------ DATA SHOWN

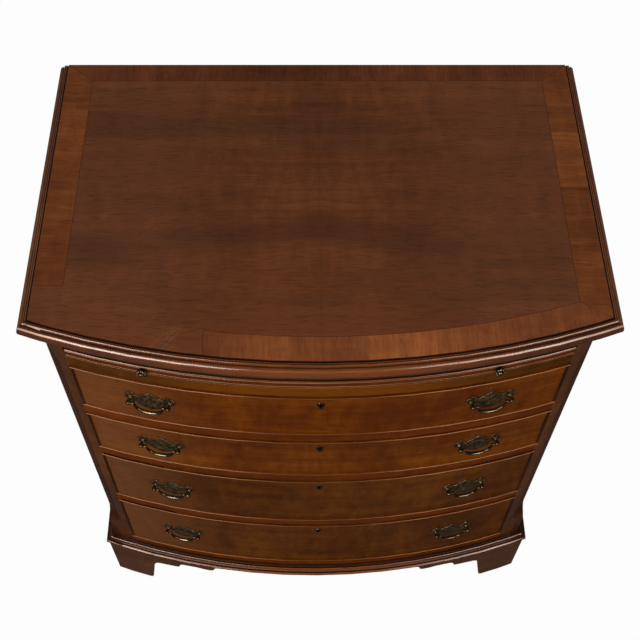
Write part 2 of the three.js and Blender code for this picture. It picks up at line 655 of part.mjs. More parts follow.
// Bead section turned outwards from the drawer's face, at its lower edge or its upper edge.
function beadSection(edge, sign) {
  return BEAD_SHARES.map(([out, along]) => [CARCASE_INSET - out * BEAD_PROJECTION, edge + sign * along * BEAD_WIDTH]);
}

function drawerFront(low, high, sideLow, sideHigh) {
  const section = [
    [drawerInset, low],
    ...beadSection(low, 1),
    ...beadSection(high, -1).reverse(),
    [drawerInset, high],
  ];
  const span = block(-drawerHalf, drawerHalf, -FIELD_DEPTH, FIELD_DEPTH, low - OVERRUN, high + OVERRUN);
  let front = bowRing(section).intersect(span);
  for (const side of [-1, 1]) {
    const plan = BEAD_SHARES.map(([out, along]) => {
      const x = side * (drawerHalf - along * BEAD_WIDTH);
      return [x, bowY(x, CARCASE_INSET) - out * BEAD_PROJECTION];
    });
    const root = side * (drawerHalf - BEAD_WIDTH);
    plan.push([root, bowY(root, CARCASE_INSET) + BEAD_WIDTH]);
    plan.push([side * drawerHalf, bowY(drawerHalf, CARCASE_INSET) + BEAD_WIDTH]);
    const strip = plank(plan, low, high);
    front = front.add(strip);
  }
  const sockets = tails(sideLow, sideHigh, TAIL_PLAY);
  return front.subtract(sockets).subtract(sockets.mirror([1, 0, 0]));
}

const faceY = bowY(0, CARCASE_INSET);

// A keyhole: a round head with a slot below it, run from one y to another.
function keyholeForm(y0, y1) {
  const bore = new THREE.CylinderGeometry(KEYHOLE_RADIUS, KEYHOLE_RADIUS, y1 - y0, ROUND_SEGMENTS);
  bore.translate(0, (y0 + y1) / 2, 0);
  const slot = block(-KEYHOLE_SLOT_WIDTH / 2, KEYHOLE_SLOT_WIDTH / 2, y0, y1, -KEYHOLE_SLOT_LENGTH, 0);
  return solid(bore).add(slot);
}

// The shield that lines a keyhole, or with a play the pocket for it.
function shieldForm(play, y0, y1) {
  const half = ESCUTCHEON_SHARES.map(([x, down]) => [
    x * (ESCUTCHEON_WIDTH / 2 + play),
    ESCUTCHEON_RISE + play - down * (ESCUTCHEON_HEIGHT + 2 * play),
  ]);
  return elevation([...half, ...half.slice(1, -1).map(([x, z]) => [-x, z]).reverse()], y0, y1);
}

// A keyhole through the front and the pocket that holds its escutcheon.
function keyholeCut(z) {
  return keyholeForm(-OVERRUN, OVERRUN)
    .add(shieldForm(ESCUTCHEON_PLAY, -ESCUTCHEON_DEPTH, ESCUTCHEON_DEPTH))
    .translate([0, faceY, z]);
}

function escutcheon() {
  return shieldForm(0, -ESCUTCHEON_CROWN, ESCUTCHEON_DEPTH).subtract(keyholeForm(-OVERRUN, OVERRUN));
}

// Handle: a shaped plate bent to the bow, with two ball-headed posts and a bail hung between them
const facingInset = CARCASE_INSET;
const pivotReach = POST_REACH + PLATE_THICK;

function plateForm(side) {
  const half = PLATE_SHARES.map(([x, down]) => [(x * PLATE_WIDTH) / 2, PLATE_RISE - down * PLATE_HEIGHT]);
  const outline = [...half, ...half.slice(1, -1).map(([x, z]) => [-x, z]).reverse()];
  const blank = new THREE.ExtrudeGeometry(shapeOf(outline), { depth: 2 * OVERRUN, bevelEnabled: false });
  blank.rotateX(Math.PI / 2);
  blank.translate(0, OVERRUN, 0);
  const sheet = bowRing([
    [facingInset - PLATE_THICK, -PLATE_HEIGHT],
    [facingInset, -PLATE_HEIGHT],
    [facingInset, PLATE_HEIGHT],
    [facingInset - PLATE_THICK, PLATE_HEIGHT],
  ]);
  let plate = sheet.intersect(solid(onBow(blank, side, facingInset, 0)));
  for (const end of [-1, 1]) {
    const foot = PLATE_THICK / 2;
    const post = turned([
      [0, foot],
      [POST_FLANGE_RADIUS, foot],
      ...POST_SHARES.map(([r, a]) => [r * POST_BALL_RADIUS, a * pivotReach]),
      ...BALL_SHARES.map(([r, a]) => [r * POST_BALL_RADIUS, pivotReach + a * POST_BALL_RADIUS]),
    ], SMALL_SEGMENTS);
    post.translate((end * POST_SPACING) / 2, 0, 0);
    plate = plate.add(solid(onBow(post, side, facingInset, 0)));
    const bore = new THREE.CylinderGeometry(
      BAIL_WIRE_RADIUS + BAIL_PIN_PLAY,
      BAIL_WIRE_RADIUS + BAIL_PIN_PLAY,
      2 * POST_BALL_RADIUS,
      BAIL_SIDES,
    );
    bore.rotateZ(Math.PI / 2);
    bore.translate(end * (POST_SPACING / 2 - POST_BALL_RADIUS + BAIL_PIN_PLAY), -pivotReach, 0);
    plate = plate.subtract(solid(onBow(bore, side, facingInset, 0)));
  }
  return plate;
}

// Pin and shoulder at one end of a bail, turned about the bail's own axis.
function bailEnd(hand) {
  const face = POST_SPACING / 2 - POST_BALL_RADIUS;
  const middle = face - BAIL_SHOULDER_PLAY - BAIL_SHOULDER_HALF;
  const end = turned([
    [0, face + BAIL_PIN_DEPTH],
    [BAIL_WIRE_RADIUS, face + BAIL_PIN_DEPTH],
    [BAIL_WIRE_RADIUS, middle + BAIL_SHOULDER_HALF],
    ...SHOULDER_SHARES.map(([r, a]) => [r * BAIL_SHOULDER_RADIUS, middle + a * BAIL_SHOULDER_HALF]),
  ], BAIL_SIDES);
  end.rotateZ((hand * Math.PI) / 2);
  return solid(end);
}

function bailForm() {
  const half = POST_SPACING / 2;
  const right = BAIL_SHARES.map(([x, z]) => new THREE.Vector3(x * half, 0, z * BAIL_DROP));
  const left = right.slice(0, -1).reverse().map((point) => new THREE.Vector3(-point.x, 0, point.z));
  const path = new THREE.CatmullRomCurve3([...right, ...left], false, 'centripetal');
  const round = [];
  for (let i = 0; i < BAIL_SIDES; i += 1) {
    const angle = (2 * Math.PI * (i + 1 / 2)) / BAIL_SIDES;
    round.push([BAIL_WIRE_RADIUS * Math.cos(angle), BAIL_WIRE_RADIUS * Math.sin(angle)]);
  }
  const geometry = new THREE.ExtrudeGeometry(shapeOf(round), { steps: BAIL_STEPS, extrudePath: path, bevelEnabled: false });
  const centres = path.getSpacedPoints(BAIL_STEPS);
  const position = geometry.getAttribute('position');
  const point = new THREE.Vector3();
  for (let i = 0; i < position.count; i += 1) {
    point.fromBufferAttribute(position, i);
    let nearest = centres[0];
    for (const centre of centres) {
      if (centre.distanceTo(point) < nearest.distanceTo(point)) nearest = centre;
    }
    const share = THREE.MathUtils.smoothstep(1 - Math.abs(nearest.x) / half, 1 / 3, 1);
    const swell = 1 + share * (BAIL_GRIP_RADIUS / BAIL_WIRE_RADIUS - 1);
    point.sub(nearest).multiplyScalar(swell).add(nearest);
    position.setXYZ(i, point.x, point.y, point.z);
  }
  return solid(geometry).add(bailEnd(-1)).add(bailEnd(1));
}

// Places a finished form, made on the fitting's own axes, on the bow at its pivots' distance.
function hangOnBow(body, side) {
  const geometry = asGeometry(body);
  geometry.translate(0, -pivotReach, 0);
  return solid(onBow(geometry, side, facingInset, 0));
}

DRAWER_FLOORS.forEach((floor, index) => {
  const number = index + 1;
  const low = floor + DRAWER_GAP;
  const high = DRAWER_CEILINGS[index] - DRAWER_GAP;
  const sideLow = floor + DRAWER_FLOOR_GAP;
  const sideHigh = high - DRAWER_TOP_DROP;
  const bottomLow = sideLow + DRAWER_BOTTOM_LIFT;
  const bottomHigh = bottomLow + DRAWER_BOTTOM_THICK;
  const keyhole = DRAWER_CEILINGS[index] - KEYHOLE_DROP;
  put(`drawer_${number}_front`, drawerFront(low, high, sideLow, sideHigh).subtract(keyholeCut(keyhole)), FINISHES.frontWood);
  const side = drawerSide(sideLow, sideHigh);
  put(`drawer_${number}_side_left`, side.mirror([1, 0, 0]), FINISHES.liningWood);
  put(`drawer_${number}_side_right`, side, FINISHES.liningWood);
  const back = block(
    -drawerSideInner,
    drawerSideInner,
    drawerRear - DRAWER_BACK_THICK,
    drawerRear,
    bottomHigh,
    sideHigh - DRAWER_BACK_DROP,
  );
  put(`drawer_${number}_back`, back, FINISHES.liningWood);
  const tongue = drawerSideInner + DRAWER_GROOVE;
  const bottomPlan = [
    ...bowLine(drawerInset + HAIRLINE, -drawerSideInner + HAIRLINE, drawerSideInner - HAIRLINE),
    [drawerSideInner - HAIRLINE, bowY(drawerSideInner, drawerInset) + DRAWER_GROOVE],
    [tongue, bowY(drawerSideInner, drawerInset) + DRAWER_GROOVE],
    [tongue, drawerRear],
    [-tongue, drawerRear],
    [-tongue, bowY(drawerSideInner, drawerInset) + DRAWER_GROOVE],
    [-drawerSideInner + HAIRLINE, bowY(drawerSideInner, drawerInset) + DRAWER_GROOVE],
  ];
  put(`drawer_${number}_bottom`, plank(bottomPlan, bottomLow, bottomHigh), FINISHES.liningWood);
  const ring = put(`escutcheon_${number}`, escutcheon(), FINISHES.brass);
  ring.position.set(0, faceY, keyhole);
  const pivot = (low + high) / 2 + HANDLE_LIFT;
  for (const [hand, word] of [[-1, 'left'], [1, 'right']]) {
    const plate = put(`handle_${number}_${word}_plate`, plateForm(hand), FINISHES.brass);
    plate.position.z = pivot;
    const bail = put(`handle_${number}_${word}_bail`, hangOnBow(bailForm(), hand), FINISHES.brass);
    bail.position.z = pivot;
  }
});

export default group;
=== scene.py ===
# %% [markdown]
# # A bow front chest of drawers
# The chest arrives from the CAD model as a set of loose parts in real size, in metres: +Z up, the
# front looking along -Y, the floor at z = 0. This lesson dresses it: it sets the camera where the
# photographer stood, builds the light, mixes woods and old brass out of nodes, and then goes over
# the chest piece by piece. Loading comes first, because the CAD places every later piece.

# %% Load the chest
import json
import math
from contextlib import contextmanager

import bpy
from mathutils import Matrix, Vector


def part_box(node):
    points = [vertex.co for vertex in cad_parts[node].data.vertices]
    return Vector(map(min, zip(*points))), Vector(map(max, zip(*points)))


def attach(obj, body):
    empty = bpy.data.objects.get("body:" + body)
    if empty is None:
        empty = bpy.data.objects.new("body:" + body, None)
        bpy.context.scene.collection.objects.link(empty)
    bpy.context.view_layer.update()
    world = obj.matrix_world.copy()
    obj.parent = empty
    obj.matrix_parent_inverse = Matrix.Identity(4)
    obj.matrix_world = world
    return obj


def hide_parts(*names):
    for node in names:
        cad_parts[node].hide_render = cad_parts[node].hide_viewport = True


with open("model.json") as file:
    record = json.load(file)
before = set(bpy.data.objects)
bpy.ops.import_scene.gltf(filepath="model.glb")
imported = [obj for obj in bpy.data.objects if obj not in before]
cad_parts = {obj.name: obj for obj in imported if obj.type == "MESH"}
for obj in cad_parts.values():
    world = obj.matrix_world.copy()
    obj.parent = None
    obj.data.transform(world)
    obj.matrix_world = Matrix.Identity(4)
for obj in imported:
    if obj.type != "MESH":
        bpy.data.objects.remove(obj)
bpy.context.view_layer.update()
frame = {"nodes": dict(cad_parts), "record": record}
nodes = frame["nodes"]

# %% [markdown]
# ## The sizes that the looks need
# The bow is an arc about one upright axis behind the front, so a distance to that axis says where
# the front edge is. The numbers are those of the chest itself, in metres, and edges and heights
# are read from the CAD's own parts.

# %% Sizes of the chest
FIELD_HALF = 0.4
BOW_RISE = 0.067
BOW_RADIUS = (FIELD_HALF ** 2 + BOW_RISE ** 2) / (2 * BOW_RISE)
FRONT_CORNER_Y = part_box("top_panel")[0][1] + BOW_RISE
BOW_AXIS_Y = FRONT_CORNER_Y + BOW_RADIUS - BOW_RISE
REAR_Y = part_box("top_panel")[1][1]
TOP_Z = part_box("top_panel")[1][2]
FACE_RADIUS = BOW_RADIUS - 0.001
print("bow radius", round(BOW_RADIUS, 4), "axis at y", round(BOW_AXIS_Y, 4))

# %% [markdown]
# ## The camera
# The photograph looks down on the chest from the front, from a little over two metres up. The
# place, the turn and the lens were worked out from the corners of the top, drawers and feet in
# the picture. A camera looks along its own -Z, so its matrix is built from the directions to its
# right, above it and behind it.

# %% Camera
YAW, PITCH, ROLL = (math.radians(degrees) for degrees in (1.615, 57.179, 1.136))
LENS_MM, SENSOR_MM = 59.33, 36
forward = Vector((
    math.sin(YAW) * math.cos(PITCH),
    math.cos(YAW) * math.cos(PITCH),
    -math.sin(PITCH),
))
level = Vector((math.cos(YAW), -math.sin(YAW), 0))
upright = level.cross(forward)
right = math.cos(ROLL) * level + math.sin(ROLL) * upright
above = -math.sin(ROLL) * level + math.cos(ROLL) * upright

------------

Of the lines above, extract only those from the line with "plate.position.z = pivot;" to the line with "# are read from the CAD's own parts.", both included, exactly as written.

EXERCISE RESPONSE:
    plate.position.z = pivot;
    const bail = put(`handle_${number}_${word}_bail`, hangOnBow(bailForm(), hand), FINISHES.brass);
    bail.position.z = pivot;
  }
});

export default group;
=== scene.py ===
# %% [markdown]
# # A bow front chest of drawers
# The chest arrives from the CAD model as a set of loose parts in real size, in metres: +Z up, the
# front looking along -Y, the floor at z = 0. This lesson dresses it: it sets the camera where the
# photographer stood, builds the light, mixes woods and old brass out of nodes, and then goes over
# the chest piece by piece. Loading comes first, because the CAD places every later piece.

# %% Load the chest
import json
import math
from contextlib import contextmanager

import bpy
from mathutils import Matrix, Vector


def part_box(node):
    points = [vertex.co for vertex in cad_parts[node].data.vertices]
    return Vector(map(min, zip(*points))), Vector(map(max, zip(*points)))


def attach(obj, body):
    empty = bpy.data.objects.get("body:" + body)
    if empty is None:
        empty = bpy.data.objects.new("body:" + body, None)
        bpy.context.scene.collection.objects.link(empty)
    bpy.context.view_layer.update()
    world = obj.matrix_world.copy()
    obj.parent = empty
    obj.matrix_parent_inverse = Matrix.Identity(4)
    obj.matrix_world = world
    return obj


def hide_parts(*names):
    for node in names:
        cad_parts[node].hide_render = cad_parts[node].hide_viewport = True


with open("model.json") as file:
    record = json.load(file)
before = set(bpy.data.objects)
bpy.ops.import_scene.gltf(filepath="model.glb")
imported = [obj for obj in bpy.data.objects if obj not in before]
cad_parts = {obj.name: obj for obj in imported if obj.type == "MESH"}
for obj in cad_parts.values():
    world = obj.matrix_world.copy()
    obj.parent = None
    obj.data.transform(world)
    obj.matrix_world = Matrix.Identity(4)
for obj in imported:
    if obj.type != "MESH":
        bpy.data.objects.remove(obj)
bpy.context.view_layer.update()
frame = {"nodes": dict(cad_parts), "record": record}
nodes = frame["nodes"]

# %% [markdown]
# ## The sizes that the looks need
# The bow is an arc about one upright axis behind the front, so a distance to that axis says where
# the front edge is. The numbers are those of the chest itself, in metres, and edges and heights
# are read from the CAD's own parts.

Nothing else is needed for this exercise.